I’ve been doing this for over 10 years and I’m still learning every day. It’s a continuous learning process.

If you have a good grip of past trends and the current market situation, you’ll be better prepared to spot future trends and take advantage of them.

I say it often but…

When starting out, the money isn’t that important. Because the more time that you spend obsessing about money, the more money you tend to lose.

You need to focus on the process and learn. Invest in resources that will help you improve your risk management skills, fine-tune your plan, and overall make better decisions.

 

4. Your Position Size Matters

A common question that can dramatically affect the success of traders is…

“What’s a good position size — how much money should I risk on a trade?”

The broad answer is “Never trade more than you’re willing to lose!” 

As a trader, you should always try to be in control and avoid making emotional, desperate decisions. 

Position sizing is determining the amount to allocate to a given trade — while considering risk levels and how it affects my overall account.

Here are two methods I use to determine position size when trading penny stocks.

When done correctly, it can increase your chances of success as a trader by helping you prevent excessive (and unnecessary) losses. 

Talking about losses…

 

5. Try To Keep Your Losses As Low As Possible

Entering a trade at the right time is important, but knowing when to exit is even more important. 

No one likes to lose money, even though it’s inevitable, anyway. 

But having a good risk management strategy can help you keep it low — especially when trading penny stocks that are highly volatile. 

That’s why I’ve spent years fine-tuning these risk management principles I strongly follow. 

 

6. Keep a Trading Journal

When you write down your goals in your journal, you can keep better track of your intentions and have better clarity.

It’s been proven that writing your thoughts out helps your brain process them better. 

I like to write down any important questions on my mind, random ideas, and curious thoughts that I have about trading.

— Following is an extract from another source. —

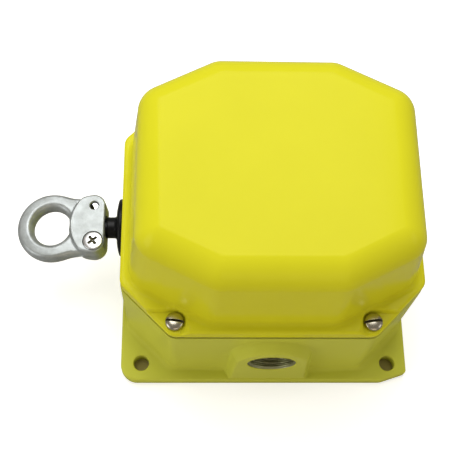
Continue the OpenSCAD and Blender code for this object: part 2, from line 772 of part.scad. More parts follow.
module switch_screws() color(steel) switch_screw_places() difference() {
  union() {
    rod_y(case_front_y - case_head_h, case_front_y - stack_gap / 2, case_head_r);
    rod_y(case_front_y - case_head_h / 2, plate_y + sheet_t + nut_h + nut_tail, case_screw_r);
  }
  translate([-nut_r, case_front_y - case_head_h - 1, -slot_w / 2]) cube([2 * nut_r, case_head_h, slot_w]);
}

module switch_nuts() color(steel) switch_screw_places()
  translate([0, plate_y + sheet_t + stack_gap / 2, 0]) rotate([-90, 0, 0]) difference() {
    cylinder(r = nut_r, h = nut_h, $fn = 6);
    translate([0, 0, -1]) cylinder(r = case_screw_r + fit_gap, h = nut_h + 2);
  }

module terminal_screws() color("#c2a24e") for (y = [case_front_y, case_rear_y])
  terminal_places(y) translate([0, 0, eps - terminal_deep])
    pan_screw(terminal_head_r, terminal_head_h, terminal_screw_l);

base_housing();
cover();
cover_gasket();
cover_screws();
shaft_boot();
front_bushing();
rear_bushing();
mechanism_frame();
frame_screws();
ground_screw();
pull_shaft();
cam_collar();
collar_pin();
spring_seat();
return_spring();
swivel_ball();
ball_screw();
eye_half_upper();
eye_half_lower();
eye_screws();
actuator_lever();
lever_pin();
pin_clip();
lever_roller();
roller_pin();
switch_case_front();
switch_case_rear();
switch_plunger_front();
switch_plunger_rear();
switch_screws();
switch_nuts();
terminal_screws();
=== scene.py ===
import math
import bpy
import numpy as np
from mathutils import Euler, Matrix, Vector


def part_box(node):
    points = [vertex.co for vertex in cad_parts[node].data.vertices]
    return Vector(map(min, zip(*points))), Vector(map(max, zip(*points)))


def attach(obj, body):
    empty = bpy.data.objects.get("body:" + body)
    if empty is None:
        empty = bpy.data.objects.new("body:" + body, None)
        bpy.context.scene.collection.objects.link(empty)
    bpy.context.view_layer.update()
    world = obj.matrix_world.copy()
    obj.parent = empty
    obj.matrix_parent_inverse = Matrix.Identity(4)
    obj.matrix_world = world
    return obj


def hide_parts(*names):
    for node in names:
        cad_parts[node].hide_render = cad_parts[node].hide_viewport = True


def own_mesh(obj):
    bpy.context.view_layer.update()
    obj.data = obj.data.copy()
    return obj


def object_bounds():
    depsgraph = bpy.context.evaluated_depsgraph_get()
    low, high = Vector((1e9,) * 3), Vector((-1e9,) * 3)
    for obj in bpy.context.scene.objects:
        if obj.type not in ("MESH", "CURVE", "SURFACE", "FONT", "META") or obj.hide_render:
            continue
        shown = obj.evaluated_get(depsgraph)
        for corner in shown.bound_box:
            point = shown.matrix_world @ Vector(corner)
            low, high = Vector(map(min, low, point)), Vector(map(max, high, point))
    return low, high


# Rope pull switch: painted cast housing with a bolted domed cover, a cast pull eye on a
# sprung shaft and a threaded conduit entry. Lengths are in millimetres until a mesh is made.

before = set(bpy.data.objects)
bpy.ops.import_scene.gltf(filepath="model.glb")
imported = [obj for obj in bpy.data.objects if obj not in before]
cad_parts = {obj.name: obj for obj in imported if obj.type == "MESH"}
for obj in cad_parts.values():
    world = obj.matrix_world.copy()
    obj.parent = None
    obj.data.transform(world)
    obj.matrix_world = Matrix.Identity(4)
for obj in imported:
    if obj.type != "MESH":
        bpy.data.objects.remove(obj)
cadBox = [list(corner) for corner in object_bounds()]
mm = 0.001
shaftZ = 40.5       # height of the shaft's axis over the plate's underside
onAxis = 0.001      # radius at which a solid turned profile starts and ends
fourCorners = [(sx, sy) for sx in (-1, 1) for sy in (-1, 1)]
print("frame loaded:", len(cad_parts), "nodes")


def boxOf(node):
    # lowest and highest corner of a CAD node, in millimetres
    return [np.array(corner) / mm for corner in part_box(node)]


# Camera, light and floor

camera = {
    "lens": 74.4,
    "sensor": 36,
    "nearest": 10,
    "place": (-34.9, -161.2, 428.0),
    "turn": (22.933, -2.236, -0.536),   # degrees
    "shift": (-0.0049, -0.0044),
}

viewer = bpy.data.objects.new("camera", bpy.data.cameras.new("camera"))
bpy.context.collection.objects.link(viewer)
viewer.data.lens = camera["lens"]
viewer.data.sensor_width = camera["sensor"]
viewer.data.shift_x, viewer.data.shift_y = camera["shift"]
viewer.data.clip_start = camera["nearest"] * mm
viewer.location = Vector(camera["place"]) * mm
viewer.rotation_euler = Euler([math.radians(a) for a in camera["turn"]])
bpy.context.scene.camera = viewer
bpy.context.scene.view_settings.view_transform = "Standard"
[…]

I tend to make a note of key lessons during my losing and winning streaks.

All of this stuff adds more clarity and creativity to my thought process.

7. Stay Away From Low Volume Stocks & Pump and Dump Schemes

For most people, penny stocks are sketchy…

Not all, but most of these are small, unstable, and barely-known companies that might fail in a couple of years.

And because of their volatile nature, some of these stocks are vulnerable to potential “manipulation” by stock promoters and pump and dump schemes.

If you pay attention to your charts and legit news sources, you’ll be able to spot one from a mile away.

The volume of a stock is used to measure the number of shares that are sold or bought at a specific time. And in my opinion, it is one of the most important things to look out for when trading penny stocks. 

The last thing you want is dumping your money in a stock and then realizing not many people are interested in it. 

If a penny stock has a low volume, please avoid the stock!

Extra Point:

Know When to Stop Trading

Sounds counterintuitive…but you need to know when to take a break.

If you’re on a losing streak, maybe it’s time to take a couple of days off, clear your head, learn from your mistakes and then get back in the game.

Like I always say, the market will be here tomorrow. Relax and take a break.